Published: May 23, 2016
Category: Projects
Tags: ,

Over the course of deciding what it was, exactly, that I wanted this bot to do, I had an idea: Why not experiment with the recently introduced Google Cloud Vision API in order to tweet simple descriptions of the content of randomly selected stock photos? After all, with the APIs already in place, stitching everything together would certainly be easy enough.

As I had suspected, it really was that easy: so dead scarily easy, in fact, that I was able to get the thing working in a little over half an hour starting from scratch. Not only was the Cloud Vision API simple to configure, there were already numerous client libraries for it that were freely available on NPM. After registering for GCP and the bot’s own Twitter, it was only a quick matter of getting things working together in harmony.

And so, @cloudvisionbot was brought into the world.

Much like its highly philosophical counterpart, CVbot runs on Node.js and is built upon Red Hat’s excellent Openshift PaaS (which, incidentally, allows you to host up to 3 application instances free of charge.

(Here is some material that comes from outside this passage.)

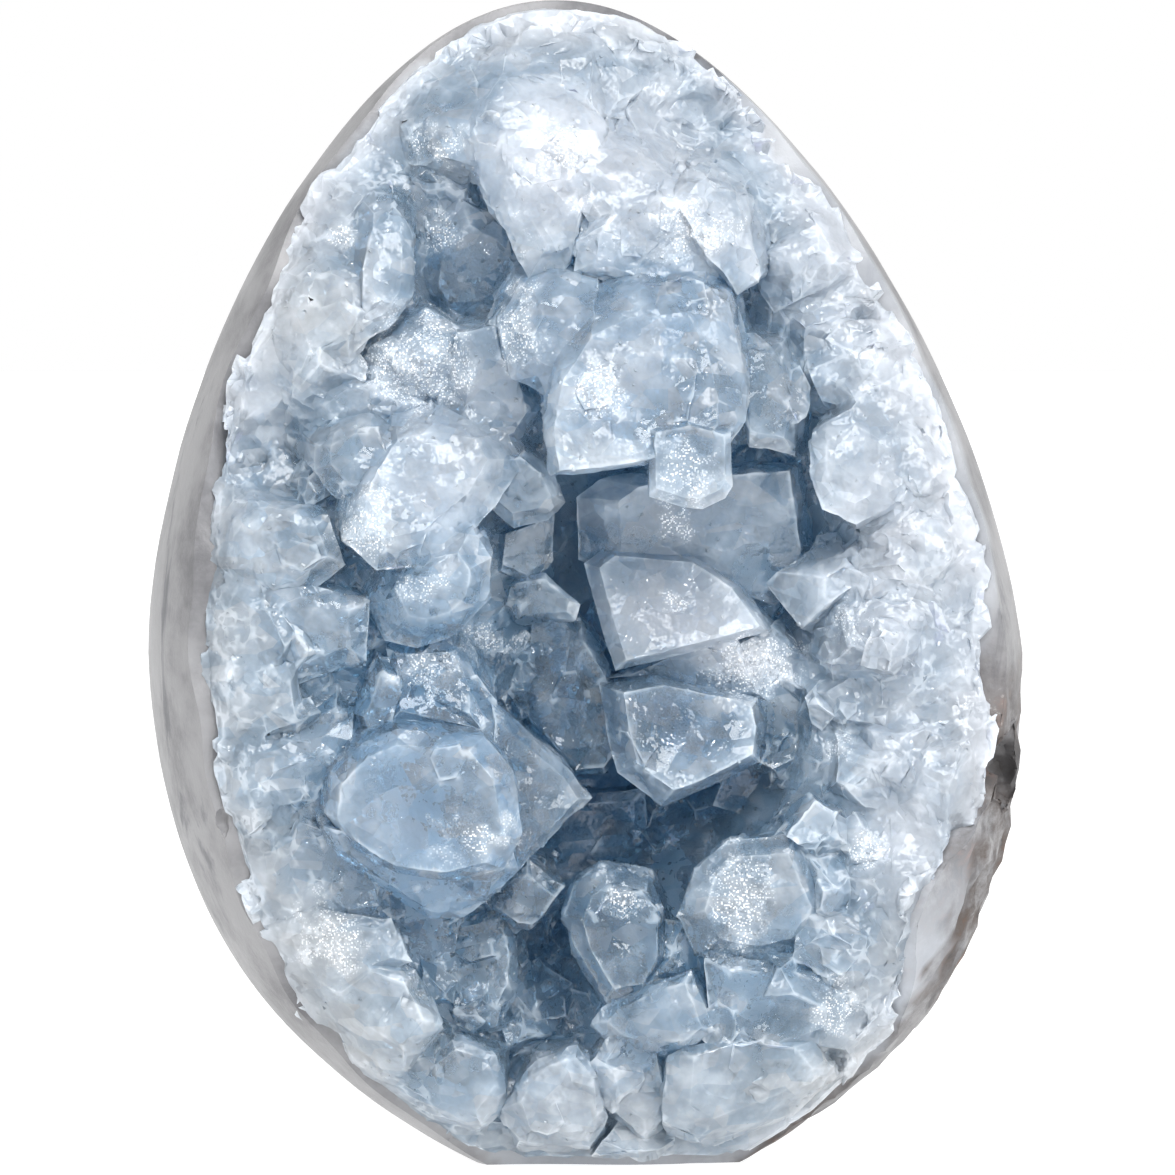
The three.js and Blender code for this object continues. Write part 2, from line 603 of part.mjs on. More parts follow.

Perfect for these sorts of small bots!).

Every hour, our curious little bot selects a beautiful image from Unsplash at random, retrieves some descriptive matter from the Cloud Vision API, and then tweets its findings. Very nice!

An obvious description, yes, though eerily human.

As always, all of the code behind this project is available on my GitHub, and is likely to improve over the next few days as I get everything fine-tuned.

Enjoy!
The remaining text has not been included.